On Friday, the U.S. military launched a drone strike that it said targeted ISIS-K militants in Nangarhar Province, east of Kabul, killing two of the group’s planners and wounding a third.
Sunday’s strike came just two days before the U.S. is set to conclude a massive two-week-long airlift of more than 114,000 Afghans and foreigners.
U.S. President Joe Biden warned over the weekend that the situation on the ground in Kabul remained extremely dangerous.
He stressed his military chiefs had told him another militant attack was highly likely within the next 24-36 hours.
President Biden, appearing frail and at times stumbling, has said he would continue the withdrawal of the last U.S. forces by August 31 to end America’s longest war.
U.S. officials reportedly said they were concerned about the local affiliate of the Islamic State (ISIS-K) attacking the airport as American troops depart, particularly the threat from rockets and vehicle-borne explosives.
But critics warn that thousands of Afghan allies, as well as Americans, may stay behind and will become hostages.
If they aren’t allowed to leave by Afghanistan’s Islamist Taliban rulers, it could turn into the worst hostage drama for the United States since 1979. In that year, Iranian students seized the U.S. embassy in Tehran.
The Iranian hostage-takers detained more than 50 Americans, ranging from the Chargé d’Affaires to the most junior staff members, as hostages.
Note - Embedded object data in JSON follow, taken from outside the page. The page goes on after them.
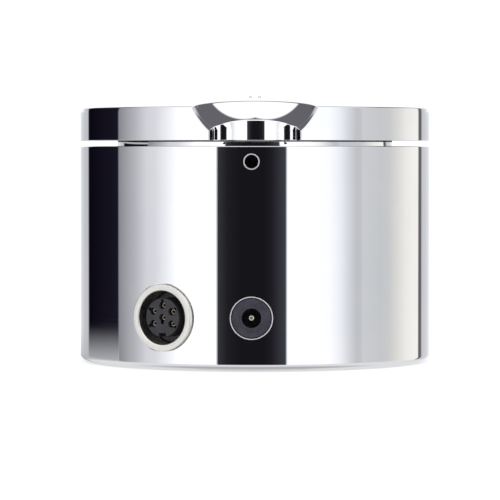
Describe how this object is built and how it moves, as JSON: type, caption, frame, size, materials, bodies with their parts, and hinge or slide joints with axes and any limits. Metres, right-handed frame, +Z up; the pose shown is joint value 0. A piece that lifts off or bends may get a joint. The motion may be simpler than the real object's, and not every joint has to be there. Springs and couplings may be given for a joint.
{
  "type": "sous vide circulator control head",
  "caption": "Short polished metal drum with a domed push-and-turn dial, finger notch, and power, probe and link sockets at the back; the control head of a sous vide circulator.",
  "frame": {"origin": "on the worktop under the middle of the drum (centre of the foot ring's contact plane)", "axes": "+Z up along the dial's axis; the connector side faces -Y; +X is to the right when looking at the connectors"},
  "size_m": [0.104, 0.1044, 0.0788],
  "materials": {
    "polished_drum": "mirror-polished metal with very faint turning lines",
    "polished_dial": "mirror-polished metal",
    "polished_trim": "bright polished jack rings",
    "nickel_shell": "warm satin nickel plate",
    "gold_contact": "gold-flashed contacts",
    "black_insulator": "moulded black insulator, slightly glossy",
    "jack_plastic": "moulded black, faint purple cast",
    "grey_plastic": "moulded grey acetal",
    "steel": "plain turned or stamped steel",
    "brass": "turned brass",
    "bronze": "sintered bronze",
    "cast_alloy": "as-cast alloy, fine grain",
    "black_rubber": "matt moulded rubber",
    "circuit_board": "green solder mask over fibreglass",
    "wire_sleeve": "heat-shrink sleeve over leads"
  },
  "bodies": {
    "housing": {"drum_shell": "polished_drum", "power_jack_bezel": "polished_trim", "probe_jack_bushing": "polished_trim", "link_socket_shell": "nickel_shell", "link_socket_nut": "nickel_shell", "power_jack_nut": "nickel_shell", "power_jack_pin": "nickel_shell", "controller_shield": "nickel_shell", "link_contact_1": "gold_contact", "link_contact_2": "gold_contact", "link_contact_3": "gold_contact", "link_contact_4": "gold_contact", "link_contact_5": "gold_contact", "link_contact_6": "gold_contact", "link_socket_insert": "black_insulator", "link_header": "black_insulator", "power_header": "black_insulator", "buzzer": "black_insulator", "encoder_sensor": "black_insulator", "select_switch_body": "black_insulator", "power_jack_body": "jack_plastic", "probe_jack_body": "jack_plastic", "power_inductor": "grey_plastic", "ballast_disc": "steel", "base_screw_1": "steel", "base_screw_2": "steel", "base_screw_3": "steel", "pillar_1": "steel", "pillar_2": "steel", "pillar_3": "steel", "pillar_screw_1": "steel", "pillar_screw_2": "steel", "pillar_screw_3": "steel", "smoothing_capacitor_1": "steel", "smoothing_capacitor_2": "steel", "return_spring": "steel", "encoder_post_1": "brass", "encoder_post_2": "brass", "encoder_post_3": "brass", "base_plate": "cast_alloy", "bearing_plate": "cast_alloy", "base_gasket": "black_rubber", "foot_ring": "black_rubber", "link_socket_washer": "black_rubber", "main_board": "circuit_board", "encoder_board": "circuit_board", "link_leads": "wire_sleeve", "power_leads": "wire_sleeve", "probe_leads": "wire_sleeve"},
    "carriage": {"press_carriage": "grey_plastic", "carriage_clip": "steel", "spindle_bush": "bronze", "select_switch_plunger": "grey_plastic"},
    "dial": {"dial_cap": "polished_dial", "dial_neck": "polished_dial", "dial_grub_screw": "steel", "dial_spindle": "steel", "spindle_clip": "steel", "encoder_magnet": "steel"}
  },
  "joints": [
    {"name": "dial_press", "type": "slide", "parent": "housing", "child": "carriage", "axis": [0, 0, -1], "range_m": [0, 0.0008], "stiffness_N_per_m": 3000, "springref_m": -0.002, "deforming": ["return_spring"]},
    {"name": "dial_turn", "type": "hinge", "parent": "carriage", "child": "dial", "pos_m": [0, 0, 0.06], "axis": [0, 0, 1], "continuous": true}
  ]
}
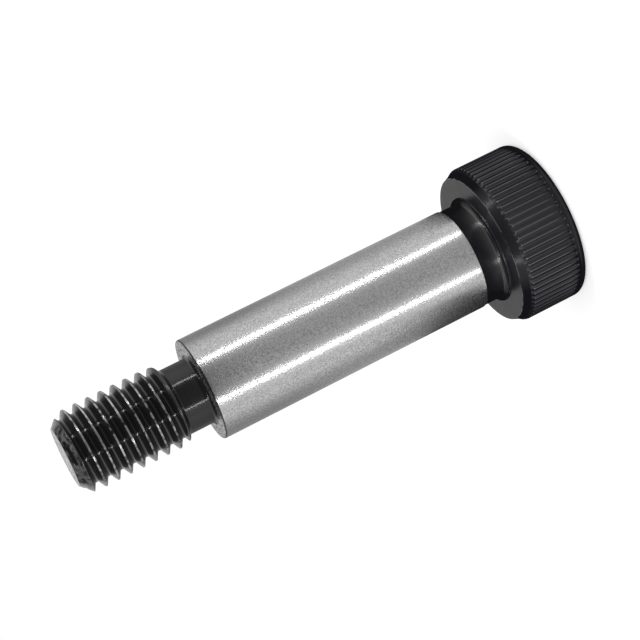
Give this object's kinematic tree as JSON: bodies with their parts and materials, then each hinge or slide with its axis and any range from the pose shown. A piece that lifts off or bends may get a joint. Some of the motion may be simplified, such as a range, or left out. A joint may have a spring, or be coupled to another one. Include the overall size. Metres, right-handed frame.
{
  "type": "shoulder bolt",
  "caption": "Hardened socket-head shoulder bolt: knurled round head, ground cylindrical shoulder, relief groove and a coarse right-hand metric thread with a chamfered point.",
  "frame": {"origin": "centre of the head's flat top face, which is the lowest face as the bolt stands on its head", "axes": "+Z along the bolt's axis from the head to the thread's point; +X through one corner of the hexagon socket; -Y faces the viewer of the picture"},
  "size_m": [0.0158, 0.0158, 0.0505],
  "materials": {
    "steel": "ground bare steel on the shoulder, satin black oxide on the head, neck, relief and thread"
  },
  "bodies": {
    "root": {"shoulder_bolt": "steel"}
  },
  "joints": []
}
They held the American diplomats hostage, for 444 days.
However, decades later, U.S. military experts fear that this time as many as thousands of Americans and Afghan allies of the U.S.-led coalition could potentially be held as ransom by the Taliban in Afghanistan.
And with the United States continuing to withdraw troops, officials say concerns about another Islamic State attack will mount in Afghanistan and beyond.